Output only the lines running from the line bearing "Keep writing the" through the line bearing "crumble_low: float = -0.3", character for character.

---- Dataset extract

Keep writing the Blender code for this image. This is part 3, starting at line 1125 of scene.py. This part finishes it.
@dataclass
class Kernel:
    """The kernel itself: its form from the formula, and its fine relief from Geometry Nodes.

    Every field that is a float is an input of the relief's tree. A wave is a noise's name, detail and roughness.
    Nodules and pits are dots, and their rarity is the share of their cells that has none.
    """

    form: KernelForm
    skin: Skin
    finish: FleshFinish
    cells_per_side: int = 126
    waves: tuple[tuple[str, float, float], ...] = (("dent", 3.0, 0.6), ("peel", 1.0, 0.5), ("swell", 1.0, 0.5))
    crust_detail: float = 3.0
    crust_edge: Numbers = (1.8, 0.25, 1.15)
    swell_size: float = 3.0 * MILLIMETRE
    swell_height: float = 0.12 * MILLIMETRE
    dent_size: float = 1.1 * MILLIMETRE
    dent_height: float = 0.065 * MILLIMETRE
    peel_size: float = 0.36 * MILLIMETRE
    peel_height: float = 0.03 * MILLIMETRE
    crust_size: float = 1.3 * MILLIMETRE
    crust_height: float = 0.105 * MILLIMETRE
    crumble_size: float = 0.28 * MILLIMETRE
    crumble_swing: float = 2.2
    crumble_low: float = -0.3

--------
---- Dataset extract

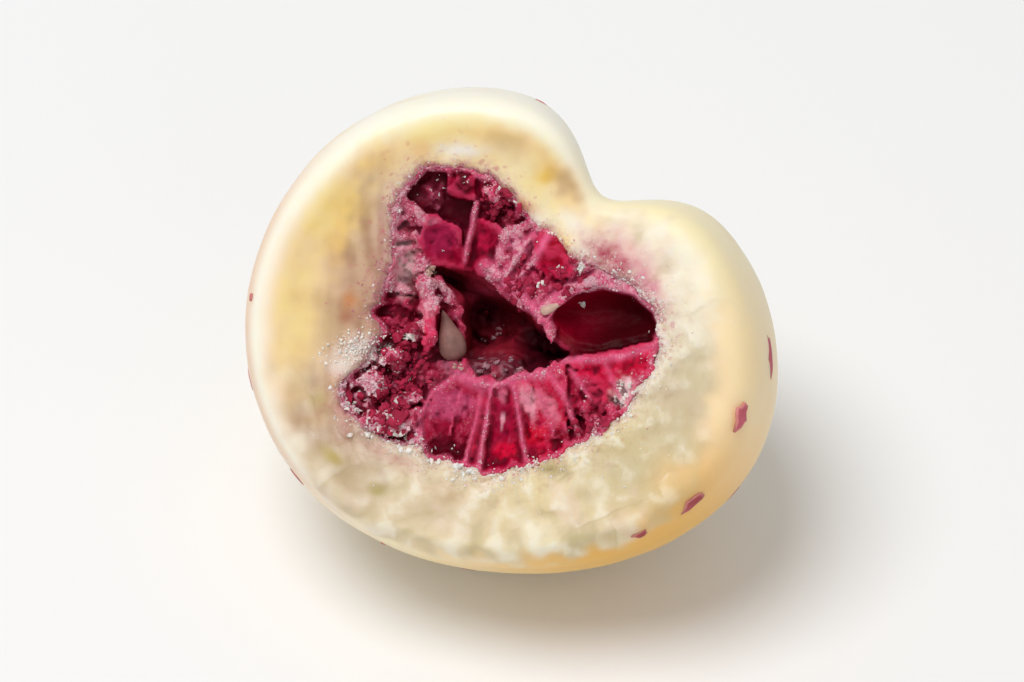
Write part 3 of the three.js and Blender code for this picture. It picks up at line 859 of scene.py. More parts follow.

--------

Task response =>
Keep writing the Blender code for this image. This is part 3, starting at line 1125 of scene.py. This part finishes it.
@dataclass
class Kernel:
    """The kernel itself: its form from the formula, and its fine relief from Geometry Nodes.

    Every field that is a float is an input of the relief's tree. A wave is a noise's name, detail and roughness.
    Nodules and pits are dots, and their rarity is the share of their cells that has none.
    """

    form: KernelForm
    skin: Skin
    finish: FleshFinish
    cells_per_side: int = 126
    waves: tuple[tuple[str, float, float], ...] = (("dent", 3.0, 0.6), ("peel", 1.0, 0.5), ("swell", 1.0, 0.5))
    crust_detail: float = 3.0
    crust_edge: Numbers = (1.8, 0.25, 1.15)
    swell_size: float = 3.0 * MILLIMETRE
    swell_height: float = 0.12 * MILLIMETRE
    dent_size: float = 1.1 * MILLIMETRE
    dent_height: float = 0.065 * MILLIMETRE
    peel_size: float = 0.36 * MILLIMETRE
    peel_height: float = 0.03 * MILLIMETRE
    crust_size: float = 1.3 * MILLIMETRE
    crust_height: float = 0.105 * MILLIMETRE
    crumble_size: float = 0.28 * MILLIMETRE
    crumble_swing: float = 2.2
    crumble_low: float = -0.3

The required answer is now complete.